B-Tree Performance Characteristics
| Operation | Time Complexity | Description |
|---|---|---|
| Search | O(log n) | Proportional to tree depth |
| Insert | O(log n) | Leaf node insertion + rebalancing |
| Delete | O(log n) | Leaf node deletion + rebalancing |
| Range query | O(log n + k) | k: result set size |
When to Use B-Tree?
- Equality queries (WHERE id = 5)
- Range queries (WHERE age BETWEEN 20 AND 30)
- Sorting (ORDER BY created_at)
- Prefix searches (WHERE name LIKE 'Ali%')
- MIN, MAX aggregate functions
2. Hash Index
What Is Hash Index?
Hash index maps key values directly to storage locations using a hash function. Unlike B-Tree, it only works for equality queries; range queries, sorting, and prefix searches are not supported.
Hash vs B-Tree Comparison
| Feature | Hash Index | B-Tree Index |
|---|---|---|
| Equality query | O(1) - Very fast | O(log n) - Fast |
| Range query | Not supported | Supported |
| Sorting | Not supported | Supported |
| Disk usage | Less | More |
| Collision handling | Required | Not required |
Hash Index Use Cases
- Exact equality lookups (WHERE email = '[email protected]')
- Session ID lookups
- Cache key lookups
- Unique identifier (UUID) queries
3. Composite (Multi-Column) Index
What Is Composite Index?
A composite index combines multiple columns into a single index structure. It provides dramatic performance improvements for queries that filter or sort by multiple columns.
Column Order Matters
Column ordering in a composite index is critically important. According to the "leftmost prefix" rule, the index is only used for queries matching the column order from left to right:
- Given an index on (A, B, C):
- WHERE A = x uses the index
- WHERE A = x AND B = y uses the index
- WHERE A = x AND B = y AND C = z fully uses the index
- WHERE B = y does NOT use the index (A is skipped)
Composite Index Strategies
- High selectivity first: Place the most selective column at the beginning
- Equality before range: Place equality conditions before range conditions
- Covering index: Include all columns needed by the query to eliminate table access entirely
4. Query Optimization
The EXPLAIN Command
EXPLAIN shows how the database engine plans to execute a query. It is an indispensable tool for verifying index usage and identifying performance bottlenecks.
Reading EXPLAIN Output
Key metrics in EXPLAIN output:
- Seq Scan: Full table scan — no index used, generally a bad sign
- Index Scan: Data accessed via index — desired state
- Index Only Scan: Only the index is read, no table access — best case
- Bitmap Index Scan: Combination of multiple indexes
- Rows: Estimated number of rows to process
- Cost: Estimated cost of the query
Common Query Optimization Techniques
- Avoid SELECT *: Select only the columns you need.
- Optimize WHERE clauses: Do not use functions on indexed columns.
- Optimize JOIN order: Join from smaller to larger tables.
- JOIN over subquery: In most cases, JOIN outperforms subqueries.
- Use LIMIT: Always add LIMIT for large result sets.

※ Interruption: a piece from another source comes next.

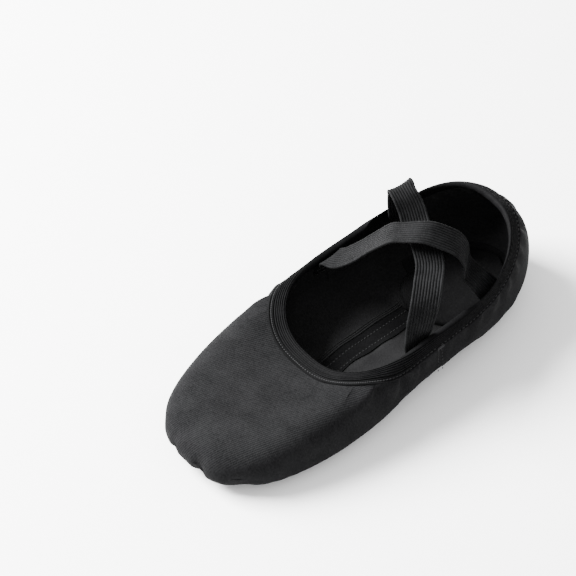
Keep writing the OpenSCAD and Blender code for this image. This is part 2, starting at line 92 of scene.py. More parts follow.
FLAT_SHARE = [(-120, 0.8), (-40, 0.76), (0, 0.62), (35, 0.56), (70, 0.66), (120, 0.72)]
FRONT_FLAT = 0.9
REAR_FLAT = 0.84

LINING_IN = CANVAS_T + LAYER_GAP
LINING_OUT = LINING_IN + LINING_T
BINDING_OUT = 0.9
BINDING_IN = LINING_OUT + 0.9
STRAP_IN = BINDING_IN + 1.4
RIM_STEP = 0.02
SEWN_DROP = 3.0
SEWN_LEN = 14.0


# ---------------------------------------------------------------------------
# Curves and the slipper's surface
# ---------------------------------------------------------------------------
def clamp(v):
    """v held between 0 and 1."""
    return max(0.0, min(1.0, v))


def smooth(t):
    t = clamp(t)
    return t * t * (3 - 2 * t)


def bump(t):
    """A round hill, 1 at t = 0 and 0 beyond t = -1 and 1."""
    return (1 - t * t) ** 2 if abs(t) < 1 else 0.0


def mix(a, b, t):
    return a + (b - a) * t


def curve(x, tab):
    """A smooth curve through the points of a short table, level beyond its ends."""
    if x <= tab[0][0]:
        return tab[0][1]
    if x >= tab[-1][0]:
        return tab[-1][1]
    i = max(k for k in range(len(tab) - 1) if tab[k][0] <= x)

    def slope(k):
        a, b = tab[max(0, k - 1)], tab[min(len(tab) - 1, k + 1)]
        return (b[1] - a[1]) / (b[0] - a[0])

    h = tab[i + 1][0] - tab[i][0]
    t = (x - tab[i][0]) / h
    return (
        (2 * t**3 - 3 * t * t + 1) * tab[i][1] + (t**3 - 2 * t * t + t) * h * slope(i)
        + (3 * t * t - 2 * t**3) * tab[i + 1][1] + (t**3 - t * t) * h * slope(i + 1)
    )


def side_part(p):
    return (p - FRONT_SHARE) / (1 - FRONT_SHARE - REAR_SHARE)


def rim_plan(p):
    """The topline in plan: p is 0 at the throat, 1 at the heel, on the outer side."""
    if p < FRONT_SHARE:
        q, k = math.radians(90 * (1 - p / FRONT_SHARE)), 2 / RIM_POWER
        y = FRONT_MID - (FRONT_MID - THROAT_Y) * math.sin(q) ** k
        return Vector((OPEN_HALF * abs(math.cos(q)) ** k, y))
    if p > 1 - REAR_SHARE:
        q, k = math.radians(90 * (p - 1 + REAR_SHARE) / REAR_SHARE), 2 / HEEL_RIM_POWER
        back = HEEL_Y - HEEL_LEAN - REAR_MID
        return Vector((OPEN_HALF * abs(math.cos(q)) ** k, REAR_MID + back * math.sin(q) ** k))
    return Vector((OPEN_HALF, mix(FRONT_MID, REAR_MID, side_part(p))))


def outline_plan(p):
    """The widest line in plan."""
    if p < FRONT_SHARE:
        t = math.sin(math.radians(90 * (1 - p / FRONT_SHARE))) ** (2 / RIM_POWER)
        reach = (FRONT_MID - THROAT_Y) * t + THROAT_BACK * t**3
        y = FRONT_MID - reach
        inside = max(0.0, 1 - (reach / (FRONT_MID - TOE_Y)) ** OUTLINE_POWER)
        return Vector((curve(y, HALF_WIDTH) * inside ** (1 / OUTLINE_POWER), y))
    if p > 1 - REAR_SHARE:
        q, k = math.radians(90 * (p - 1 + REAR_SHARE) / REAR_SHARE), 2 / HEEL_POWER
        return Vector((WAIST_HALF * abs(math.cos(q)) ** k, REAR_MID + (HEEL_Y - REAR_MID) * math.sin(q) ** k))
    y = mix(FRONT_MID, REAR_MID, side_part(p))
    return Vector((curve(y, HALF_WIDTH), y))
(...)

- Prepared statements: Cache query plans for repeated queries.
5. Specialized Index Types
GIN (Generalized Inverted Index)
An index type optimized for JSON, arrays, and full-text search. Widely used in PostgreSQL for JSONB columns and tsvector searches.
GiST (Generalized Search Tree)
Used for geometric data, geographic queries, and range types. Critical for geographic database queries with PostGIS.
BRIN (Block Range Index)
A highly efficient, low-disk-usage index type for physically ordered data. Ideal for time-series data and log tables.
Indexing Best Practices
- Index frequently queried columns, not all of them
- B-Tree index is inefficient on low cardinality (few distinct values) columns
- Remove unused indexes (check with pg_stat_user_indexes)
- Monitor index size regularly
- Use partial indexes to index only rows matching specific conditions
Conclusion
Database indexing is one of the most critical determinants of application performance. With B-Tree, you achieve excellent performance for general-purpose queries; with hash indexes, instant results for equality lookups; with composite indexes, you accelerate multi-condition queries; and with EXPLAIN, you gain the ability to analyze query plans. The right indexing strategy ensures your database responds within milliseconds; the wrong strategy is an invisible enemy slowing down your system.